Surely people see the straight line that is zoned car culture suburbia ---> American food culture. Drive in foodchains are a response to cars. Supermarkets & weekly out of town grocery runs are a result of cars. Americans have an oddly compartmentalized (because it somehow dissappears the second they step in Europe for vacation) dislike for density everywhere.
You fishmonger can't be colocated with your favorite restaurant, because no one randomly picks up fish on their way back home. One one makes fresh baguettes, because no one stops by bakeries to pick up fresh bread on the daily. When everything is out of the way, an organic culture of any kind struggles to develop.
There is a reason NY and SF have amazing food culture, and density has a lot to do with it.
I'll go one step further. (Rest of) America doesn't just have bad food culture. It has bad community culture of all sorts. Suburbia is literally characterized by being boring. Americans are perpetually scared of strangers and neighboring kidnappers.
The US had unfair stats. It has incredible nature and Americans are filthy rich. It's biggest cities have really interesting people and everything you can imagine, can be found in NYC.

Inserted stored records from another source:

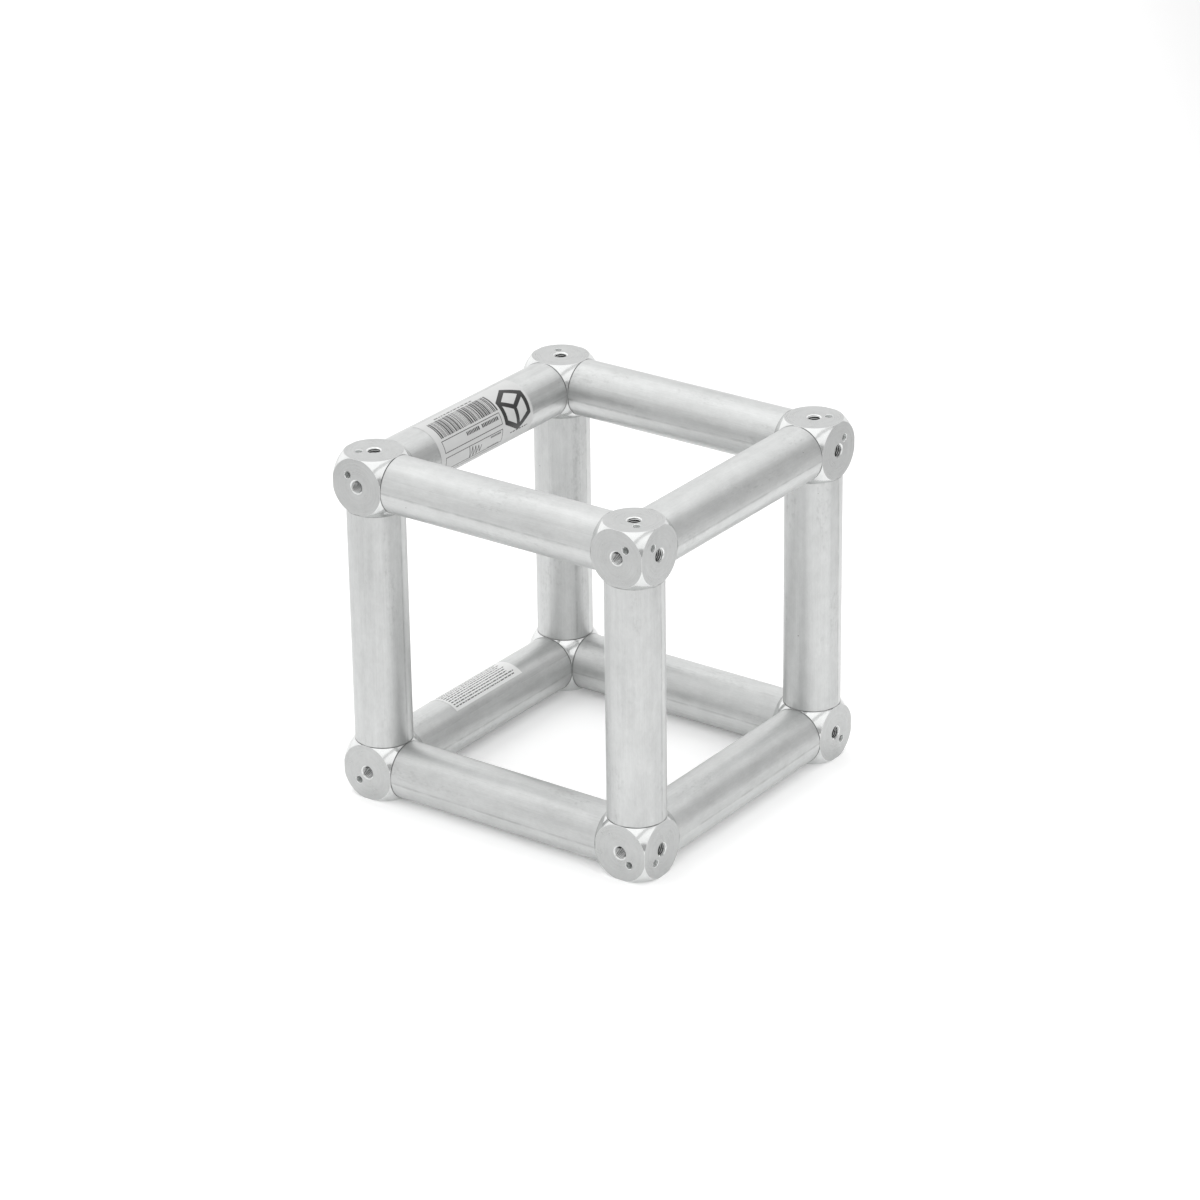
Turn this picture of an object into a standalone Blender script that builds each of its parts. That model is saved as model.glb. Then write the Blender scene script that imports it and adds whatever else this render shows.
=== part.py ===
"""Universal box corner of a square lighting truss, modelled as its separate pieces.

Eight aluminium corner balls carry twelve aluminium tubes as the edges of a cube. Each ball has six flats: three
outer ones, drilled and tapped for truss couplers, and three inner ones, against which the tubes stand. A set screw
joins each tube end to its ball from inside. Two printed labels lie on the tubes.

Frame: metres, +Z up, origin at the cube's centre, where the centre lines of the trusses that join here would meet.
-Y is the front, +X the right.
"""

import math

import bmesh
import bpy
from mathutils import Matrix, Vector

# Driving dimensions.
MODULE = 0.185  # between the centre lines of parallel tubes
TUBE_RADIUS = 0.0175
TUBE_WALL = 0.002
BALL_RADIUS = 0.025
SEAT = TUBE_RADIUS  # from a ball's centre to each of its six flats
GAP = 0.0003  # between pieces that touch

# Threaded hole through the middle of each flat, M8.
BORE_RADIUS = 0.0034
BORE_CHAMFER_RADIUS = 0.0045

# Blind hole for a coupler's locating pin, on the outer flats only.
PIN_HOLE_RADIUS = 0.0023
PIN_HOLE_DEPTH = 0.008
PIN_HOLE_OFFSET = 0.009  # from the threaded hole, towards the flat's outer corner

# Plug fixed inside each end of a tube, tapped to take the set screw.
PLUG_LENGTH = 0.015

# Set screw M8 x 25 with a hexagon socket, driven in through the outer threaded hole.
SCREW_LENGTH = 0.025
SCREW_START = 0.0045  # from the ball's centre, clear of the other two bores
SCREW_CHAMFER = 0.0008
SOCKET_WIDTH = 0.004  # across the hexagon's flats
SOCKET_DEPTH = 0.004

# Labels: printed film wrapped part of the way round a tube, as a length along it and a span of angles about it.
# An angle is 0 towards the cube's inside and 90 degrees at the top of the tube.
FILM = 0.00015
FILM_GAP = 0.0001
ID_LABEL_Y = (-0.0515, 0.0395)
ID_LABEL_ANGLES = (-50.0, 100.0)
NOTICE_LABEL_Y = (-0.035, 0.0315)
NOTICE_LABEL_ANGLES = (51.5, 127.0)

# Faces round each turned surface.
TUBE_SIDES = 32
BALL_SIDES = 32
BORE_SIDES = 12
PIN_HOLE_SIDES = 10
SCREW_SIDES = 12
LABEL_STEP = 11.25  # degrees

MERGE = 0.00001
CUT_MARGIN = 0.001  # how far a cutter reaches past the face it cuts
SMOOTH_ANGLE = math.radians(30)

HALF = MODULE / 2
TUBE_LENGTH = MODULE - 2 * (SEAT + GAP)

# The three pairs of sides, as (name, direction) by axis.
X_SIDES = (("left", -1), ("right", 1))
Y_SIDES = (("front", -1), ("rear", 1))
Z_SIDES = (("bottom", -1), ("top", 1))
AXES = (("x", Vector((1, 0, 0))), ("y", Vector((0, 1, 0))), ("z", Vector((0, 0, 1))))


def clear_scene():
    for old in list(bpy.data.objects):
        bpy.data.objects.remove(old, do_unlink=True)


def collection(name):
    made = bpy.data.collections.new(name)
    bpy.context.scene.collection.children.link(made)
    return made


def metal(name, colour, roughness, metallic=1.0):
    made = bpy.data.materials.new(name)
    made.use_nodes = True
    shader = made.node_tree.nodes["Principled BSDF"]
    shader.inputs["Base Color"].default_value = (*colour, 1.0)
    shader.inputs["Roughness"].default_value = roughness
    shader.inputs["Metallic"].default_value = metallic
    return made


def finished_mesh(source, name):
    """The source's mesh with its modifiers applied, smooth but for its edges. The source is removed."""
    bpy.context.view_layer.update()
    graph = bpy.context.evaluated_depsgraph_get()
    mesh = bpy.data.meshes.new_from_object(source.evaluated_get(graph))
    mesh.name = name
    bpy.data.objects.remove(source, do_unlink=True)
    mesh.shade_smooth()
    mesh.set_sharp_from_angle(angle=SMOOTH_ANGLE)
    return mesh


def mesh_object(name, shape, group):
    mesh = bpy.data.meshes.new(name)
    shape.to_mesh(mesh)
    shape.free()
    made = bpy.data.objects.new(name, mesh)
    group.objects.link(made)
    return made


def turned(name, profile, sides, group, closed):
    """A profile of (radius, height) points turned about Z. It runs down the outer side, top to bottom."""
    shape = bmesh.new()
    points = [shape.verts.new((radius, 0, height)) for radius, height in profile]
    ends = points[1:] + points[:1] if closed else points[1:]
    for start, end in zip(points, ends):
        shape.edges.new((start, end))
    made = mesh_object(name, shape, group)
    turn = made.modifiers.new("Turn", "SCREW")
    turn.axis = "Z"
    turn.steps = sides
    turn.render_steps = sides
    turn.use_merge_vertices = True
    turn.merge_threshold = MERGE
    return made


def cylinder(name, radius, length, sides, group):
    shape = bmesh.new()
    bmesh.ops.create_cone(
        shape, cap_ends=True, segments=sides, radius1=radius, radius2=radius, depth=length
    )
    return mesh_object(name, shape, group)


def as_cutter(cutter):
    cutter.hide_render = True
    cutter.display_type = "WIRE"
    return cutter


def cut(target, cutter, operation="DIFFERENCE"):
    boolean = target.modifiers.new("Cut " + cutter.name, "BOOLEAN")
    boolean.operation = operation
    boolean.solver = "EXACT"
    boolean.object = cutter


def toward(direction):
    """The rotation that carries +Z to a direction."""
    return direction.to_track_quat("Z", "Y").to_euler()


def place(name, mesh, group, material, centre, rotation, parent):
    made = bpy.data.objects.new(name, mesh)
    made.location = centre
    made.rotation_euler = rotation
    made.parent = parent
    if not mesh.materials:
        mesh.materials.append(material)
    group.objects.link(made)
    return made


def drill(axis, cutters):
    """The tapped hole right through a ball along one axis, with a chamfer at the mouth on the outer flat."""
    chamfer_depth = BORE_CHAMFER_RADIUS - BORE_RADIUS
    top = SEAT + CUT_MARGIN
    profile = (
        (0, top),
        (BORE_CHAMFER_RADIUS + CUT_MARGIN, top),
        (BORE_RADIUS, SEAT - chamfer_depth),
        (BORE_RADIUS, -top),
        (0, -top),
    )
    cutter = turned("bore_cutter", profile, BORE_SIDES, cutters, closed=False)
    cutter.rotation_euler = toward(axis)
    return as_cutter(cutter)


def pin_drill(axis, cutters):
    """The blind pin hole in the outer flat that faces along an axis, on that flat's outward diagonal."""
    diagonal = (Vector((1, 1, 1)) - axis).normalized()
    length = PIN_HOLE_DEPTH + CUT_MARGIN
    middle = SEAT - PIN_HOLE_DEPTH + length / 2
    cutter = cylinder("pin_hole_cutter", PIN_HOLE_RADIUS, length, PIN_HOLE_SIDES, cutters)
    cutter.location = axis * middle + diagonal * PIN_HOLE_OFFSET
    cutter.rotation_euler = toward(axis)
    return as_cutter(cutter)


def ball_mesh(group, cutters):
    """The corner ball whose outer flats face +X, +Y and +Z: a ball cut down to a cube, then drilled."""
    shape = bmesh.new()
    bmesh.ops.create_uvsphere(
        shape, u_segments=BALL_SIDES, v_segments=BALL_SIDES // 2, radius=BALL_RADIUS
    )
    ball = mesh_object("ball", shape, group)

    block = bmesh.new()
    bmesh.ops.create_cube(block, size=2 * SEAT)
    cut(ball, as_cutter(mesh_object("flats_cutter", block, cutters)), "INTERSECT")
    for _, axis in AXES:
        cut(ball, drill(axis, cutters))
        cut(ball, pin_drill(axis, cutters))
    return finished_mesh(ball, "corner_ball")


def tube_mesh(group):
    """A tube along Z with a tapped plug fixed in each end. The plugs' bores open into the hollow between them."""
    end = TUBE_LENGTH / 2
    plug_end = end - PLUG_LENGTH
    inside = TUBE_RADIUS - TUBE_WALL
    profile = (
        (BORE_RADIUS, end),
        (TUBE_RADIUS, end),
        (TUBE_RADIUS, -end),
        (BORE_RADIUS, -end),
        (BORE_RADIUS, -plug_end),
        (inside, -plug_end),
        (inside, plug_end),
        (BORE_RADIUS, plug_end),
    )
    return finished_mesh(turned("tube", profile, TUBE_SIDES, group, closed=True), "tube")


def set_screw_mesh(group, cutters):
    """A set screw along Z with its hexagon socket at the top and its point at the bottom."""
    radius = BORE_RADIUS - GAP
    end = SCREW_LENGTH / 2
    profile = (
        (0, end),
        (radius, end),
        (radius, -end + SCREW_CHAMFER),
        (radius - SCREW_CHAMFER, -end),
        (0, -end),
    )
    screw = turned("screw", profile, SCREW_SIDES, group, closed=False)
    corner_radius = SOCKET_WIDTH / 2 / math.cos(math.pi / 6)
    length = SOCKET_DEPTH + CUT_MARGIN
    socket = cylinder("socket_cutter", corner_radius, length, 6, cutters)
    socket.location.z = end - SOCKET_DEPTH + length / 2
    cut(screw, as_cutter(socket))
    return finished_mesh(screw, "joint_screw")


def label(name, span_y, angles, tube_centre, group, material, parent):
    """A sheet of film bent round a tube that lies along Y, with its inner face just clear of the tube."""
    low, high = (math.radians(angle) for angle in angles)
    faces_round = round((angles[1] - angles[0]) / LABEL_STEP)
    inner = TUBE_RADIUS + FILM_GAP
    shape = bmesh.new()
    bmesh.ops.create_grid(shape, x_segments=faces_round, y_segments=1, size=0.5)
    for vert in shape.verts:
        angle = low + (0.5 - vert.co.x) * (high - low)
        along = span_y[0] + (vert.co.y + 0.5) * (span_y[1] - span_y[0])
        vert.co = (inner * math.cos(angle), along, inner * math.sin(angle))
    sheet = mesh_object(name, shape, group)
    film = sheet.modifiers.new("Film", "SOLIDIFY")
    film.thickness = FILM
    film.offset = 1
    film.use_even_offset = True
    place(name, finished_mesh(sheet, name), group, material, tube_centre, (0, 0, 0), parent)


def ball_rotation(right, rear, top):
    """The turn that carries the ball drilled for the (+, +, +) corner to the corner with these signs."""
    quarter = {(1, 1): 0, (-1, 1): 1, (-1, -1): 2, (1, -1): 3}[(right, rear)]
    if top > 0:
        return Matrix.Rotation(quarter * math.pi / 2, 3, "Z").to_euler()
    flipped = Matrix.Rotation(math.pi, 3, "X")
    return (Matrix.Rotation((quarter + 1) * math.pi / 2, 3, "Z") @ flipped).to_euler()


def corners():
    for level, top in Z_SIDES:
        for depth, rear in Y_SIDES:
            for side, right in X_SIDES:
                yield f"{level}_{depth}_{side}", Vector((right, rear, top))


def tubes():
    """Each tube's name, centre and direction."""
    x, y, z = (axis for _, axis in AXES)
    for level, top in Z_SIDES:
        for depth, rear in Y_SIDES:
            yield f"tube_{level}_{depth}", Vector((0, rear, top)) * HALF, x
        for side, right in X_SIDES:
            yield f"tube_{level}_{side}", Vector((right, 0, top)) * HALF, y
    for depth, rear in Y_SIDES:
        for side, right in X_SIDES:
            yield f"post_{depth}_{side}", Vector((right, rear, 0)) * HALF, z


def main():
    clear_scene()
    parts = collection("box_corner")
    cutters = collection("cutters")

    centre = bpy.data.objects.new("cube_centre", None)
    parts.objects.link(centre)

    ball_metal = metal("ball_aluminium", (0.82, 0.83, 0.83), 0.28)
    tube_metal = metal("tube_aluminium", (0.70, 0.71, 0.71), 0.38)
    screw_metal = metal("screw_steel", (0.45, 0.45, 0.46), 0.35)
    film_print = metal("label_film", (0.88, 0.88, 0.87), 0.45, metallic=0.0)

    ball = ball_mesh(parts, cutters)
    screw = set_screw_mesh(parts, cutters)
    for corner, signs in corners():
        ball_centre = signs * HALF
        turn = ball_rotation(*(int(sign) for sign in signs))
        place(f"corner_ball_{corner}", ball, parts, ball_metal, ball_centre, turn, centre)
        for letter, axis in AXES:
            outward = axis * signs.dot(axis)
            screw_centre = ball_centre - outward * (SCREW_START + SCREW_LENGTH / 2)
            screw_name = f"joint_screw_{corner}_{letter}"
            place(screw_name, screw, parts, screw_metal, screw_centre, toward(outward), centre)

    tube = tube_mesh(parts)
    for tube_name, tube_centre, direction in tubes():
        place(tube_name, tube, parts, tube_metal, tube_centre, toward(direction), centre)

    top_left = Vector((-HALF, 0, HALF))
    bottom_left = Vector((-HALF, 0, -HALF))
    label("identification_label", ID_LABEL_Y, ID_LABEL_ANGLES, top_left, parts, film_print, centre)
    label("notice_label", NOTICE_LABEL_Y, NOTICE_LABEL_ANGLES, bottom_left, parts, film_print, centre)


main()
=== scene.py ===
"""Looks of the lighting truss box corner: machined balls, drawn tubes, their set screws and two labels.

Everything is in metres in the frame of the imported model, whose nodes give each piece its place and size.
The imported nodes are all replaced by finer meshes. Each mesh carries its own coordinates in millimetres,
as the "local" attribute, and the materials draw on that, so that their grain stays with the piece.
"""

import math
import random

import bmesh
import bpy
from mathutils import Matrix, Vector


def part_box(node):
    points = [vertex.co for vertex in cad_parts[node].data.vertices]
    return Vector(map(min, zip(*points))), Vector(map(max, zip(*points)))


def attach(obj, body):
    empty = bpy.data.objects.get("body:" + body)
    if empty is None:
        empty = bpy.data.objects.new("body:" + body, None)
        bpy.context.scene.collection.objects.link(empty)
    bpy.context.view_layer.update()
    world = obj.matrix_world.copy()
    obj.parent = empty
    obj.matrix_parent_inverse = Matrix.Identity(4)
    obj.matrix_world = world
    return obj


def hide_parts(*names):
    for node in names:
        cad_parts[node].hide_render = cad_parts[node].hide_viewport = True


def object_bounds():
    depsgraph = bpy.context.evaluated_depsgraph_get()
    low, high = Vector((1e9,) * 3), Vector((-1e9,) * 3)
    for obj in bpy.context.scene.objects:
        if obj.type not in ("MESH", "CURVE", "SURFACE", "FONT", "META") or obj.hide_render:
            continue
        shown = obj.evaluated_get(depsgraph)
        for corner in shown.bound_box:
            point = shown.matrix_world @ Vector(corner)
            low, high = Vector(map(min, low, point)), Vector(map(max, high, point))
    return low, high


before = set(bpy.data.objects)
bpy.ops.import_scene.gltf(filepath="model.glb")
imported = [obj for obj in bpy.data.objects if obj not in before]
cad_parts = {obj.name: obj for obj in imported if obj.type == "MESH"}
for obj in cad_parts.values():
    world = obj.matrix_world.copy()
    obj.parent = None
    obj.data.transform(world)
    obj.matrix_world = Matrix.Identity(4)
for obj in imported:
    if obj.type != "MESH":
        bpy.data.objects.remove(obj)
cad_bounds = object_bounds()

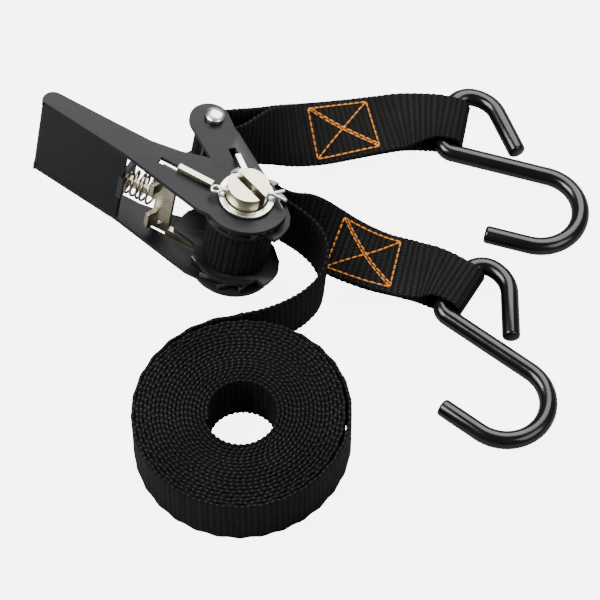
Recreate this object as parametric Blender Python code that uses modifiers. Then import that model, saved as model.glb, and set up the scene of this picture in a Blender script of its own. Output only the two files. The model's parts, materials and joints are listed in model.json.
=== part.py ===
"""One-inch ratchet tie-down: a narrow-handled ratchet buckle lying on its side, a short webbing
strap and a long one, each with an S-hook, and the long strap's spare length wound in a flat coil.

Sizes are in millimetres and MM turns them into metres. The ratchet is drawn in its own frame,
whose Z is the spool's axis, and hangs on one empty that leans it the way it lies. In that frame
angles are counted from +X, anticlockwise, and the pieces are symmetric about z = 0.
"""

import math

import bmesh
import bpy
from mathutils import Matrix, Vector

MM = 0.001

# Where everything lies on the table (origin under the middle of the whole object)
LAYOUT = Vector((-4.65, 5.04, 0.0))
HUB = Vector((-23.7, 13.4, 30.0))
SPOOL_AXIS = Vector((0.152, 0.081, 1.0)).normalized()

# Webbing
WEB_WIDTH = 25.0
WEB_THICK = 1.5
PLY_GAP = 0.4
COIL_CENTRE = (-22.0, -64.3)
COIL_OUTER = 42.0
COIL_INNER = 12.4

# Layers of the ratchet, outwards from its middle plane
PLATE = 2.0
FRAME_INNER = 13.5
WHEEL_INNER = 15.8
WHEEL_THICK = 2.6
HANDLE_INNER = 18.9
WASHER_INNER = HANDLE_INNER + PLATE + 0.3
WASHER_THICK = 1.2
SPOOL_HALF_LENGTH = 28.6
COTTER_HEIGHT = 24.3

# Spool, wheels and washers
SPOOL_RADIUS = 8.1
SPOOL_SLOT = 3.0
SPOOL_SLOT_ANGLE = -48.6
CLEARANCE = 0.35
ROLL_RADIUS = 14.0
TEETH = 12
TOOTH_TIP = 17.0
TOOTH_ROOT = 13.2
TOOTH_FACE_ANGLE = 97.2
WASHER_RADIUS = 11.0
COTTER_RADIUS = 1.15

# Frame arm and its anchor bolt
ANCHOR = (-11.9, 41.9)
ANCHOR_BOLT_RADIUS = 3.0
SLEEVE_RADIUS = 4.6
ARM_END_CENTRE = (-13.6, 41.0)
ARM_END_RADIUS = 8.1

# Drive pawl: it slides along a line beside the hub, towards the grip
DRIVE_ANGLE = 151.7
DRIVE_OFFSET = -3.0
DRIVE_SLOT = (12.6, 36.3)
PAWL_THICK = 2.3
DRIVE_CROSSBAR = (27.2, 34.8)
DRIVE_EAR = (13.2, 28.2)
DRIVE_NOSE = 15.5
SPRING_SEAT = 47.6
SPRING_RADIUS = 5.0
SPRING_WIRE = 0.45

# Lock pawl: it slides in the frame's arms
LOCK_ANGLE = 111.6
LOCK_OFFSET = 5.6
LOCK_SLOT = (13.4, 27.6)
LOCK_NOSE = 13.9
LOCK_BODY = (17.5, 22.5)
LOCK_SEAT = 31.5

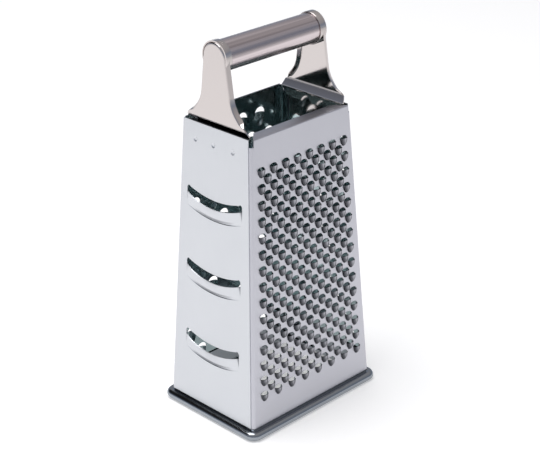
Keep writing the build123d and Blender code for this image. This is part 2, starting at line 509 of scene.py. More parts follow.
# Where punching number index goes on its wall, and whether it is one too many for a short row.
GRID_STEPS = (
    ("total", "MULTIPLY", "Columns", "Rows"),
    ("rank", "DIVIDE", "index", "Columns"),
    ("row", "FLOOR", "rank"),
    ("column", "MODULO", "index", "Columns"),
    ("turn", "ADD", "row", "Short first"),
    ("odd", "MODULO", "turn", 2.0),
    ("short", "MULTIPLY", "odd", "Stagger"),
    ("drop", "SUBTRACT", "Top", "Bottom"),
    ("last row", "SUBTRACT", "Rows", 1.0),
    ("row share", "DIVIDE", "row", "last row"),
    ("fall", "MULTIPLY", "drop", "row share"),
    ("height", "SUBTRACT", "Top", "fall"),
    ("narrowing", "MULTIPLY", "Taper", "height"),
    ("reach", "SUBTRACT", "Foot reach", "narrowing"),
    ("spread", "MULTIPLY", "reach", "Share"),
    ("last column", "SUBTRACT", "Columns", 1.0),
    ("gaps", "MAXIMUM", "last column", 1.0),
    ("half pitch", "DIVIDE", "spread", "gaps"),
    ("doubled", "MULTIPLY", "column", 2.0),
    ("from first", "SUBTRACT", "doubled", "last column"),
    ("from middle", "ADD", "from first", "short"),
    ("across", "MULTIPLY", "from middle", "half pitch"),
    ("up", "MULTIPLY", "height", "Slant"),
    ("beyond", "MULTIPLY", "column", "short"),
    ("last share", "SUBTRACT", "last column", 0.5),
    ("limit", "MAXIMUM", "last share", 0.5),
    ("spare", "GREATER_THAN", "beyond", "limit"),
)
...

But, that isn't the America people have built. Most Americans aren't in NYC. The nature comes for free and the money only serves to further highlight how little there is to spend on if you aren't in a couple of select cities.
Yes, it seems naive to point fingers at 1-repeat-offender for all of these problems. After, almost nothing is mono causal. But the 'almost' means that a select few things are indeed mono casual. I believe American 20th century urban planning decisions are 1 such offender.